Khabor Wala Desk
Published: 8th June 2026, 9:20 AM
The modern megacity of Dhaka, once celebrated for its rapid urban transformation, now appears to be confronting an increasingly unsettling ecological paradox. Beneath its elevated expressways, metro rail lines, and glass-fronted high-rises, an expanding subterranean ecosystem of rodents is quietly reshaping the urban experience. What was once a symbol of metropolitan aspiration is increasingly being described—metaphorically—as a “ratropolis”, a city where infrastructural progress coexists with deep environmental imbalance.
Literary parallels help illuminate this phenomenon. In Albert Camus’s The Plague, the sudden eruption of rats in the city of Oran foreshadows an uncontrollable epidemic. Similarly, in George Orwell’s 1984, rats symbolise primal fear and psychological collapse.
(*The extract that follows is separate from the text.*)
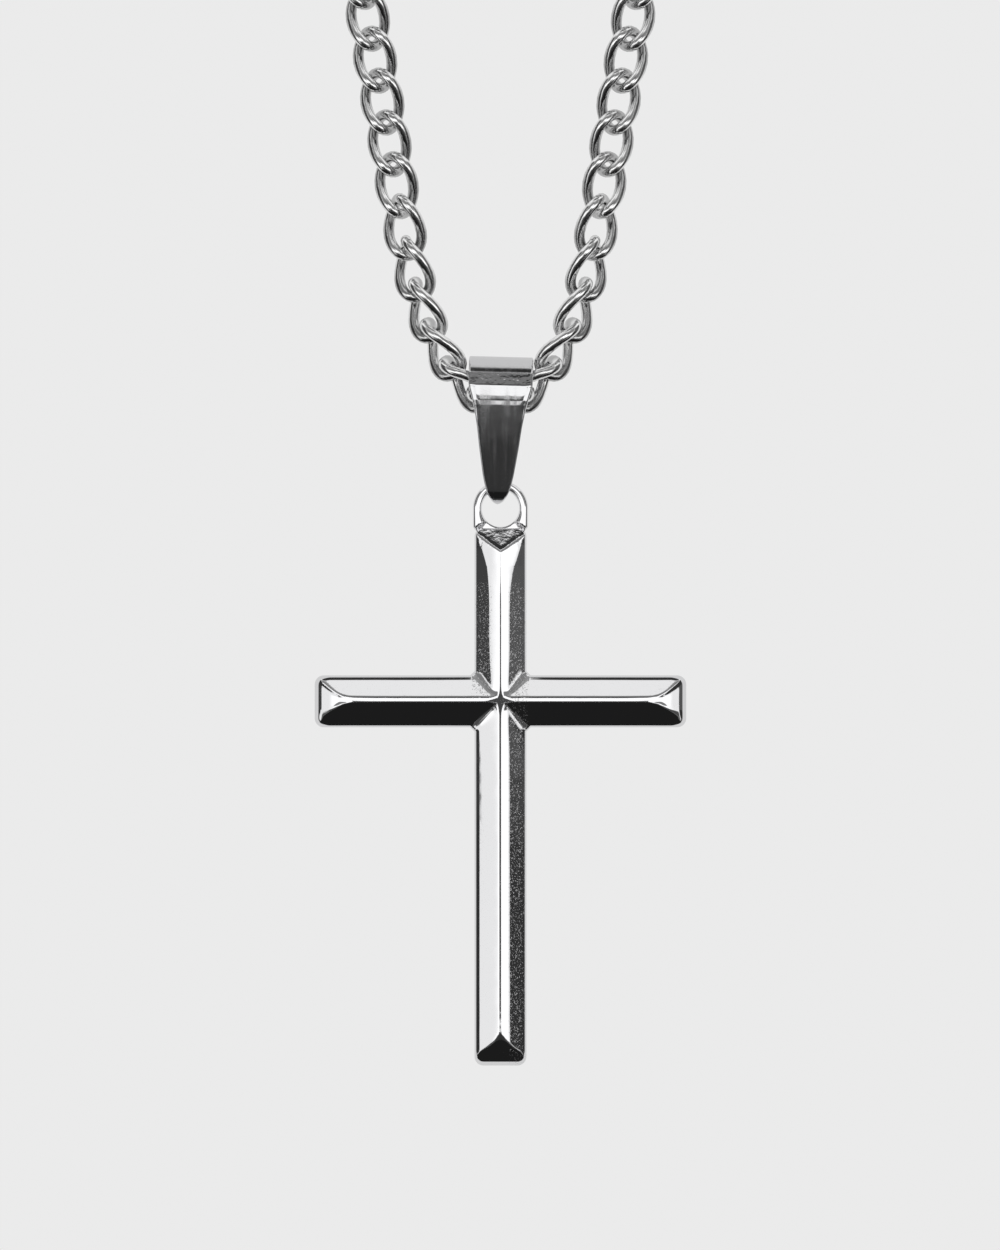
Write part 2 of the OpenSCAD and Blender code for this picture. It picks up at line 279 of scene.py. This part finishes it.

Dhaka’s current situation, however, is not allegorical fiction but an observable urban reality increasingly reported in public health discourse.
Local media reports have highlighted a sharp rise in rodent activity across kitchens, markets, drainage systems, and residential buildings. Health experts warn that rodents may transmit more than sixty diseases, including leptospirosis and salmonellosis, posing a significant public health risk in densely populated urban zones. The issue is not merely biological but systemic, reflecting weaknesses in waste management, biodiversity loss, and urban planning.
Dhaka’s underground infrastructure—sewer tunnels, utility corridors, and drainage networks—has effectively become a parallel city. This hidden domain mirrors cinematic imaginings such as Flushed Away, where rodents construct elaborate subterranean societies. In Dhaka, however, this “under-city” is no longer confined below ground; rodents increasingly penetrate high-rise apartments, commercial kitchens, and air-conditioning systems.
The escalation of rodent populations is closely linked to the collapse of natural predators and ecological regulators. Once-common urban scavengers such as crows, kites, and owls have declined significantly. Their disappearance has disrupted natural population control mechanisms. Open waste disposal practices further exacerbate the problem, effectively providing uninterrupted food sources for rodents.
Cities such as Istanbul demonstrate a contrasting model, where large populations of stray cats contribute to rodent suppression, supported by strict waste hygiene practices. Meanwhile, global cities like New York City, Paris, and London have increasingly adopted integrated pest management systems combining surveillance, sealed waste containers, and fertility control measures.
| City | Primary Strategy | Key Tools | Outcome |
|---|---|---|---|
| Istanbul | Natural predator balance | Stray cats, sanitation discipline | Low visible rodent presence |
| New York City | Technological control | Smart bins, fertility control bait | Gradual population reduction |
| Paris | Coexistence model | Sensors, humane traps | Managed equilibrium approach |
| London | AI monitoring | Thermal imaging, IoT traps | Data-driven containment |
| Singapore | Strict sanitation enforcement | Sealed waste systems | Minimal rodent activity |
Rodents in Dhaka are increasingly regarded as “silent vectors” of disease transmission. During monsoon flooding, contaminated water may mix with rodent waste, increasing the risk of infection. Experts describe this as a “Trojan horse” scenario, where visible urban development conceals hidden biological threats.
The decline of urban predators such as owls and snakes has further weakened ecological balance. In healthy ecosystems, these species regulate rodent populations naturally. Their disappearance, combined with unsegregated waste disposal, has allowed rodents to multiply without significant resistance.
Urban planners and environmental experts argue that the solution lies not in eradication but in systemic redesign. Recommended measures include sealed waste management systems, restoration of green corridors, reintroduction of predator-friendly habitats, and strict construction standards to block rodent entry points in buildings.
Nature-based solutions—such as reintroducing owls, encouraging raptor habitats, and improving wetland biodiversity—may complement technological interventions. However, without behavioural change in waste disposal and civic discipline, such measures are unlikely to succeed.
Ultimately, Dhaka’s challenge is not merely a rodent problem but a reflection of ecological imbalance within rapid urbanisation. A city cannot function as a true metropolis if its surface development is disconnected from its underground realities. Restoring balance between infrastructure and ecology may determine whether Dhaka remains a “ratropolis” or reclaims its identity as a sustainable modern metropolis.